Condominiums Certain planning areas such as Bukit Timah, Bukit Batok, and Ang Mo Kio has a disparate male and female distribution.

Data Viz

The final visulaization combines the Figures 1-8. Insights and observations can be derived from the following visulaizations:

Insights

From the combined data visualization we observe that:

  1. From 2011-19, the popularity of condominiums have increased indicating a higher purchasing power in the Singapore community. This is evidenced by two factors. Firstly, the median population for HDB occupancy increased from 2011 to 2019, and we witnessed an increase in Condominium occupancy, which can be attributed to the population increase from 2011 to 2019.

Moreover, this phenomenon is evidenced by Figure 6 and Figure 7. The growth rate for population in condominiums increased consistently from 2011-2019. However the growth rate for the population in HDBs decreased from 2016-2018. There are two insights that can be derived from the same: the purchasing power could have increased during this period, there is a displacement from public housing to private housing during this period.

  1. Interstingly, the population distribution amongst males and females who reside in most planning areas are equal.We must look at the population as a comparison between those that reside in HDBs and those that reside in Condominiums

HDB

However, certain planning areas such as Toa Poyah, Tampines, Sengkang, Hougang, Bukit Merah, and Ang Mo Kio illustrate differences in population distribution amongst males and females. Amongst these planning areas- Tampines, Sengkang, and Ang Mo kio have the highest population.
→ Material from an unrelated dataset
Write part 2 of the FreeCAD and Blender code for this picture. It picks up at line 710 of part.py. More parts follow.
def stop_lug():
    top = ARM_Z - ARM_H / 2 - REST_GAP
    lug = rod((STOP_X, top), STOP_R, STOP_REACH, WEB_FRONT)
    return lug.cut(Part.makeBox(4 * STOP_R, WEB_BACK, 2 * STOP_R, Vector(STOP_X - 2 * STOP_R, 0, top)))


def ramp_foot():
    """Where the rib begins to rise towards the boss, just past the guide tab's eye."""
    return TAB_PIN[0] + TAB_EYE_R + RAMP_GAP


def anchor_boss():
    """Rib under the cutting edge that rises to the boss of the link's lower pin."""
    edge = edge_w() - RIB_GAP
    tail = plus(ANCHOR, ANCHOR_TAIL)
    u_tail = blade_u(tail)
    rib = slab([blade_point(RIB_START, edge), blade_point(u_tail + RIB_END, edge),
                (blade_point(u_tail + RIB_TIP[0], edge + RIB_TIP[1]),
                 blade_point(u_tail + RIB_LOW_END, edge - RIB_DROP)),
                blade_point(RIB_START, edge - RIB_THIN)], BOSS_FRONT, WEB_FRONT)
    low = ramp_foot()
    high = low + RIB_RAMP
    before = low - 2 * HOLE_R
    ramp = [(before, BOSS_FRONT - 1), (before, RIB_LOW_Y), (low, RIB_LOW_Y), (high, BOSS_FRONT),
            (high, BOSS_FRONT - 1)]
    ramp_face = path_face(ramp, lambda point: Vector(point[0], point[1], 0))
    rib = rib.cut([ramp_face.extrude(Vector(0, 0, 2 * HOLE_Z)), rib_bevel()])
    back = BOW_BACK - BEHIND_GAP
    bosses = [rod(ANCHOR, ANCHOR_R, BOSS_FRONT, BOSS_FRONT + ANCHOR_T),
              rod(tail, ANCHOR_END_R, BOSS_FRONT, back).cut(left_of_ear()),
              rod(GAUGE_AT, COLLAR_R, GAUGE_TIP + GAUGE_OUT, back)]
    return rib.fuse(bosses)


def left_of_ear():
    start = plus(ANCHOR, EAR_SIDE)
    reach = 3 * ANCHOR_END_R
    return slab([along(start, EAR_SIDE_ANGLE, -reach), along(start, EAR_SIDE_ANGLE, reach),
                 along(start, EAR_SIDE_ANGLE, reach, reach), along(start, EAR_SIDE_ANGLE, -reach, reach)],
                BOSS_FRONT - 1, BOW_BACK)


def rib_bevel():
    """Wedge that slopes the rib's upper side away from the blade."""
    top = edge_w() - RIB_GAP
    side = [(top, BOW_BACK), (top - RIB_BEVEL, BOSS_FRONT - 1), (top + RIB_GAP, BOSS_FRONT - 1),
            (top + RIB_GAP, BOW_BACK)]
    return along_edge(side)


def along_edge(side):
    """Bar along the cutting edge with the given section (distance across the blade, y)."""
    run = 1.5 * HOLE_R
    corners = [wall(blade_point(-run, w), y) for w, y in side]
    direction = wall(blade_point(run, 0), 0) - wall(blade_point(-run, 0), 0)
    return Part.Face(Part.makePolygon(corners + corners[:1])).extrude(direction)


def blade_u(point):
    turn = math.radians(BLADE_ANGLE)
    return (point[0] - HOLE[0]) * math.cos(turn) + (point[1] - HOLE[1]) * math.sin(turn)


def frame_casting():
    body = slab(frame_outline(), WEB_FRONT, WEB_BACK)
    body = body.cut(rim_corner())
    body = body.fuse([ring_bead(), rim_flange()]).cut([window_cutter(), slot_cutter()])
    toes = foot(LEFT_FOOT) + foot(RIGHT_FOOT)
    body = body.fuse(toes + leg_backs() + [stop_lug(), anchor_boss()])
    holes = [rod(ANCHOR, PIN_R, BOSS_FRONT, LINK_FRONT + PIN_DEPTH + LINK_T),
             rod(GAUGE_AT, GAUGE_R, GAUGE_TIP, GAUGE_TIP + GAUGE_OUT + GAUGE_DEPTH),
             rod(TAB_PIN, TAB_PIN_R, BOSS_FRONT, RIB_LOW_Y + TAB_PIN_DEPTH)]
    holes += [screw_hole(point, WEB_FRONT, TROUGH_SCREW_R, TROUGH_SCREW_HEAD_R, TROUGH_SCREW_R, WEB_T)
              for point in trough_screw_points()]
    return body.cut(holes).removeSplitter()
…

Condominiums We can compare the male and female population by property type in each planning area in Singapore.As previously discussed, the population residing in condos is lower than people residing in HDBs. The population distribution amongst males and females who reside in most planning areas are equal. However, certain planning areas such as Bukit Timah, Bukit Batok, and Ang Mo Kio has a disparate male and female distribution.